Using Gautschi's inequality (How do you prove Gautschi's inequality for the gamma function?) (as advised by Jack d'Aurizio) with $s=\dfrac12$, we have:

$$0<\sqrt{m}<\dfrac{\Gamma(m+1)}{\Gamma(m+\dfrac12)}<\sqrt{m+1}$$

Inverting and squaring these inequalities:

$$\tag{2}\dfrac{1}{m+1}<\dfrac{\Gamma(m+\dfrac12)^2}{\Gamma(m+1)\Gamma(m+1)}<\dfrac{1}{m}$$

Taking into account functional relationship: $\Gamma(m+1)=m\Gamma(m)$, (2) yields:

$$\tag{3}\dfrac{m}{m+1}<\dfrac{\Gamma(m+\dfrac12)^2}{\Gamma(m)\Gamma(m+1)}<1$$

proving that, when $m \to \infty$, $R_n \to 1.$

Remark: numerical tests show that the first inequality in (3) is not tight.

Answer 3

By convergence in distribution, if $f(x)$ is a continuous and bounded function on $(0,1)$, $$ \lim_{n\to +\infty}\frac{\int_{0}^{\pi/2} f(x)\cos(x)^n\,dx}{\int_{0}^{\pi/2} \cos(x)^n\,dx} = \lim_{x\to 0^+} f(x).$$ It follows that your limit is simply $\color{red}{1}$.

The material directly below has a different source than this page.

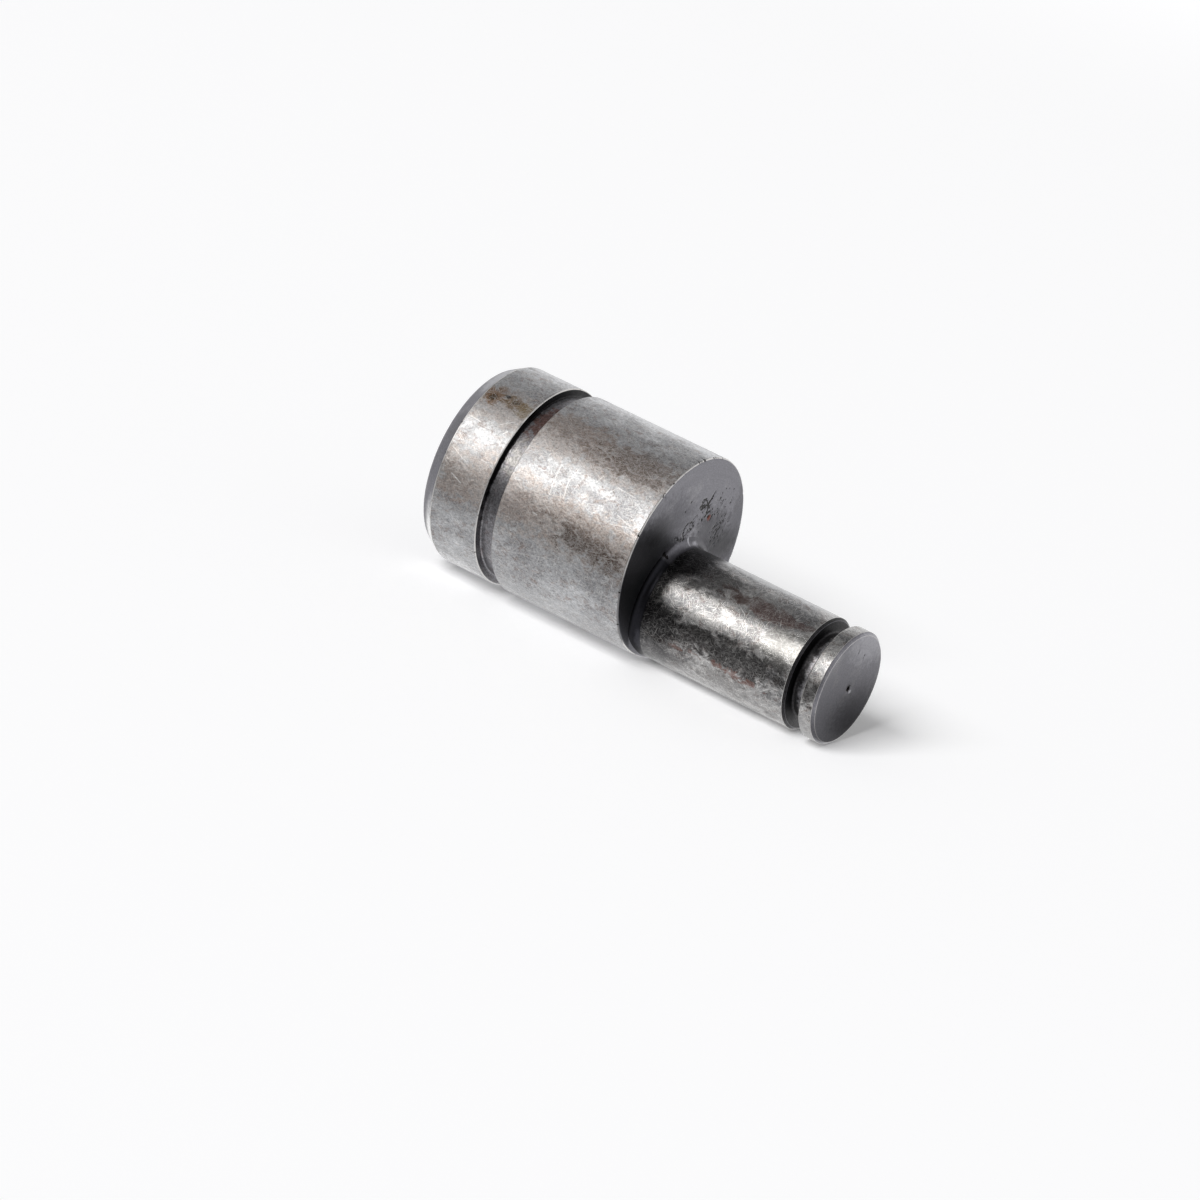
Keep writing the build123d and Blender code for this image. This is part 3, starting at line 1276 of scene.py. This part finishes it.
def board(name: str, spots: list[Place], material: bpy.types.Material) -> bpy.types.Object:
    """Add a flat four-cornered board.

    Args:
        name: the board's name.
        spots: its corners, in order round it, in metres.
        material: what covers it.

    Returns:
        The board.
    """
    data = bpy.data.meshes.new(name)
    data.from_pydata(spots, [], [(0, 1, 2, 3)])
    data.materials.append(material)
    return put(name, data)


@dataclass(frozen=True)
class Camera:
    """Camera, by the point that it looks at and its angles. Sizes are in millimetres."""

    target: Place = (22.87, -5.06, -7.30)
    distance: float = 694.66
    azimuth: float = 27.652             # degrees, from the front towards +X
    elevation: float = 19.327
    roll: float = 16.68                 # degrees, counter-clockwise tilt of its own up
    lens: float = 180.04
    sensor: float = 36.0                # width
    clip: tuple[float, float] = (10.0, 20000.0)    # nearest and farthest that it sees

    def build(self) -> None:
        """Add the camera and make it the scene's."""
        turn, rise, tilt = (math.radians(angle) for angle in (self.azimuth, self.elevation, self.roll))
        back = Vector((math.sin(turn) * math.cos(rise), -math.cos(turn) * math.cos(rise), math.sin(rise)))
        level = Vector((math.cos(turn), math.sin(turn), 0))
        upright = back.cross(level)
        right = level * math.cos(tilt) + upright * math.sin(tilt)
        up = upright * math.cos(tilt) - level * math.sin(tilt)
        data = bpy.data.cameras.new("camera")
        data.lens, data.sensor_width = self.lens, self.sensor
        data.clip_start, data.clip_end = (reach * MM for reach in self.clip)
        camera = put("camera", data)
        place = Vector(self.target) * MM + back * self.distance * MM
        camera.matrix_world = Matrix.Translation(place) @ Matrix((right, up, back)).transposed().to_4x4()
        bpy.context.scene.camera = camera


@dataclass(frozen=True)
class Lamp:
    """Soft box that points at the pin. Sizes are in metres."""

    name: str
    towards: Place
    distance: float
    width: float
    height: float
    radiance: float                     # brightness of its face, where 1 is white
    tint: str = "#FFFFFF"
    mirrored: bool = True               # whether it shows in metal
    spread: bool = True                 # whether it lights dull surfaces
    white: float = 4.0                  # watts a square metre that make its face white

    def build(self, centre: Vector) -> None:
        """Add the lamp.

        Args:
            centre: what it points at.
        """
        data = bpy.data.lights.new(self.name, "AREA")
        data.shape = "RECTANGLE"
        data.size, data.size_y = self.width, self.height
        data.energy = self.radiance * self.white * self.width * self.height
        data.color = linear(self.tint)[:3]
        lamp = put(self.name, data)
        way = Vector(self.towards).normalized()
        lamp.location = centre + way * self.distance
        lamp.rotation_mode = "QUATERNION"
        lamp.rotation_quaternion = way.to_track_quat("Z", "Y")
        lamp.visible_camera = False
        lamp.visible_glossy = self.mirrored
        lamp.visible_diffuse = self.spread


@dataclass(frozen=True)
class Flag:
    """Grey board that only shows in metal, as a flag does that keeps glare off it. Sizes are in metres."""

    name: str
    low: Place
    high: Place
    shade: float                        # its brightness, where 1 is white

    def build(self) -> None:
        """Add the flag as a flat board from its lowest to its highest corner."""
        low, high = Vector(self.low), Vector(self.high)
        side = Vector((high.x - low.x, 0, 0))
        cloth = bpy.data.materials.new(self.name + "_cloth")
        tree = blank(cloth)
        glow = add_node(tree, "Emission", {"Color": WHITE, "Strength": self.shade})
        add_node(tree, "OutputMaterial", {"Surface": glow})
        flag = board(self.name, [low, low + side, high, high - side], cloth)
        for ray in ("camera", "diffuse", "transmission", "volume_scatter", "shadow"):
            setattr(flag, "visible_" + ray, False)


@dataclass
class Studio:
    """White floor, soft light, flags and camera."""

    centre: Vector
    floor_height: float
    tip: float                          # millimetres: how far the pin reaches along X
    floor_half: float = 3.0             # metres
    floor_colour: str = "#F7F7F8"
    lift: float = 0.13                  # what the white floor gives the camera of itself near the pin
    fade: tuple[float, float] = (0.30, 1.1)        # metres: where that starts to grow, and is pure white
    sky: float = 0.26                   # what the world gives dull surfaces, where 1 is white
    camera: Camera = Camera()
    lamps: tuple[Lamp, ...] = (
        Lamp("key", (-0.25, -0.72, 0.60), 30.0, 24.5, 17.0, 3.0, "#FFFDF8", spread=False),
        Lamp("fill", (-0.14, -0.72, 0.66), 30.0, 14.0, 16.0, 10.2, mirrored=False),
    )
    flags: tuple[Flag, ...] = (
        Flag("overhead_flag", (-1.6, -0.60, 0.8), (0.8, 0.82, 0.8), 0.36),
        Flag("front_flag", (-2.0, -1.0, 0.0), (1.2, -1.0, 0.38), 0.34),
        Flag("side_flag", (0.1, -1.0, 0.0), (1.8, -1.0, 1.3), 0.08),
    )
    # what metal sees of the floor, in millimetres
    front: tuple[float, float] = (-8.0, -42.0)     # where it starts to darken, and is darkest
    front_shade: float = 0.34           # how bright it is there
    tip_shadow: tuple[float, float] = (57.8, 10.0)     # where it is darkest beside the tip
    tip_reach: tuple[float, float] = (9.5, 36.0)   # half that shadow's width and half its length
    tip_turn: float = -18.0             # degrees from Y that its length is turned
    tip_shade: float = 0.0              # how bright it is in the middle

    def floor(self) -> None:
        """Add the floor at the height that the pin lies on.

        It is matt and white. In metal it shows its own shading, and to the camera it grows
        pure white with the distance.
        """
        material = bpy.data.materials.new("matt_white_board")
        tree = blank(material)
        ground = add_node(tree, "TexCoord", out="Object")
        path = add_node(tree, "LightPath").node.outputs
        matt = add_node(tree, "BsdfDiffuse", {"Color": linear(self.floor_colour)})
        far = add_node(tree, "VectorMath", {0: ground}, out="Value", operation="LENGTH")
        near, end = self.fade
        lift = add_node(
            tree, "MapRange", {"Value": far, "From Min": near, "From Max": end, "To Min": self.lift},
            interpolation_type="SMOOTHSTEP",
        )
        seen = add_node(tree, "Math", {0: path["Is Camera Ray"], 1: lift}, operation="MULTIPLY")
        own = add_node(tree, "Emission", {"Color": WHITE, "Strength": seen})
        lit = add_node(tree, "AddShader", {0: matt, 1: own})
        glow = add_node(tree, "Emission", {"Color": WHITE, "Strength": self.mirrored(tree, ground)})
        both = add_node(tree, "MixShader", {0: path["Is Glossy Ray"], 1: lit, 2: glow})
        add_node(tree, "OutputMaterial", {"Surface": both})
        square = ((-1, -1), (1, -1), (1, 1), (-1, 1))
        spots = [(x * self.floor_half, y * self.floor_half, self.floor_height) for x, y in square]
        floor = board("floor", spots, material)

    def mirrored(self, tree: Tree, ground: Socket) -> Socket:
        """Shade the floor that metal sees: white round the pin, dark in front and beside the tip.

        Args:
            tree: the floor's node tree.
            ground: each point's place on the floor, in metres.

        Returns:
            Output socket with the brightness, where 1 is white.
        """
        place = add_node(tree, "SeparateXYZ", {0: ground}).node.outputs
        start, end = self.front
        front = add_node(
            tree, "MapRange",
            {"Value": place["Y"], "From Min": end * MM, "From Max": start * MM, "To Min": self.front_shade},
            interpolation_type="SMOOTHSTEP",
        )
        (x, y), (across, along) = self.tip_shadow, self.tip_reach
        shadow = add_node(
            tree, "Mapping",
            {"Vector": ground, "Location": (x * MM, y * MM, self.floor_height),
             "Rotation": (0, 0, math.radians(self.tip_turn)), "Scale": (across * MM, along * MM, 1)},
            vector_type="TEXTURE",
        )
        away = add_node(tree, "VectorMath", {0: shadow}, out="Value", operation="LENGTH")
        beside = add_node(tree, "MapRange", {"Value": away, "To Min": self.tip_shade})
        before = add_node(tree, "Math", {0: place["X"], 1: self.tip * MM}, operation="LESS_THAN")
        light = add_node(tree, "Math", {0: before, 1: beside}, operation="MAXIMUM")
        return add_node(tree, "Math", {0: front, 1: light}, operation="MULTIPLY")

    def world(self) -> None:
        """Add a world that is white to the camera and in metal, and dimmer as a light."""
        world = bpy.data.worlds.new("studio")
        tree = blank(world)
        path = add_node(tree, "LightPath").node.outputs
        seen = path["Is Camera Ray"]
        for kind in ("Is Glossy Ray", "Is Transmission Ray"):
            seen = add_node(tree, "Math", {0: seen, 1: path[kind]}, operation="MAXIMUM")
        strength = add_node(tree, "MapRange", {"Value": seen, "To Min": self.sky})
        shade = add_node(tree, "Background", {"Color": WHITE, "Strength": strength})
        add_node(tree, "OutputWorld", {"Surface": shade})
        bpy.context.scene.world = world

    def build(self) -> None:
        """Add the floor, the world, the lamps, the flags and the camera."""
        self.floor()
        self.world()
        for lamp in self.lamps:
            lamp.build(self.centre)
        for flag in self.flags:
            flag.build()
        self.camera.build()


def main() -> None:
    """Build the pin and its studio."""
    logging.basicConfig(level=logging.INFO, format="%(name)s: %(message)s")
    bpy.context.scene.view_settings.view_transform = "Standard"
    low, high = CAD_BOX
    Studio(centre=(low + high) / 2, floor_height=low.z, tip=high.x / MM).build()
    pin = EccentricPin.from_frame().build()
    log.info("%s: %d faces", pin.name, len(pin.data.polygons))


if __name__ == "__main__":
    main()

An alternative is to compute such integrals through Euler's Beta function, then exploit Gautschi's inequality and squeezing.

Answer 4

Ok here's my method:

Let $I_{n} = \int_{0}^{\frac{\pi}{2}} cos^{n}x dx$

Let $u = cos^{n-1}x \Rightarrow \frac{du}{dx} = -(n-1)cos^{n-2}xsinx$

Then $v = \int cosxdx = sinx$

We have $I_{n} = uv - \int v\frac{du}{dx}dx$

$\Rightarrow I_{n} = \left [ sinxcos^{n-1}x \right ]_{0}^{\pi/2} + (n-1)\int_{0}^{\pi/2} cos^{n-2}xsin^{2}xdx$

$I_{n} = (n-1)(I_{n-2} - I_{n})$ , $n\geq 2$

$I_{n} = \frac{n-1}{n} I_{n-2}$

$I_{0} = \frac{\pi}{2}$

$I_{1} = 1$

$I_{2} = \frac{2-1}{2}*\frac{\pi}{2}$

$I_{3} = \frac{3-1}{3} * 1$

$I_{4} = \frac{4-1}{4} * \frac{2-1}{2} *\frac{\pi}{2}$

$I_{5} = \frac{5-1}{5}*\frac{3-1}{3}$

Now you should see a pattern emerging, and then by using the formula for product of the first $n$ even numbers and the formula for the product of first $n$ odd numbers we get that for $n \geq 1$:

$I_{2n} = \frac{(2^{n})!}{(2^{n}n!)^{2}}*\frac{\pi}{2} $

$I_{2n+1} = \frac{2(n+1)(2^{n}n!)^{2}}{2^{n+1}!}$

Now I'm not sure how to compute the limit.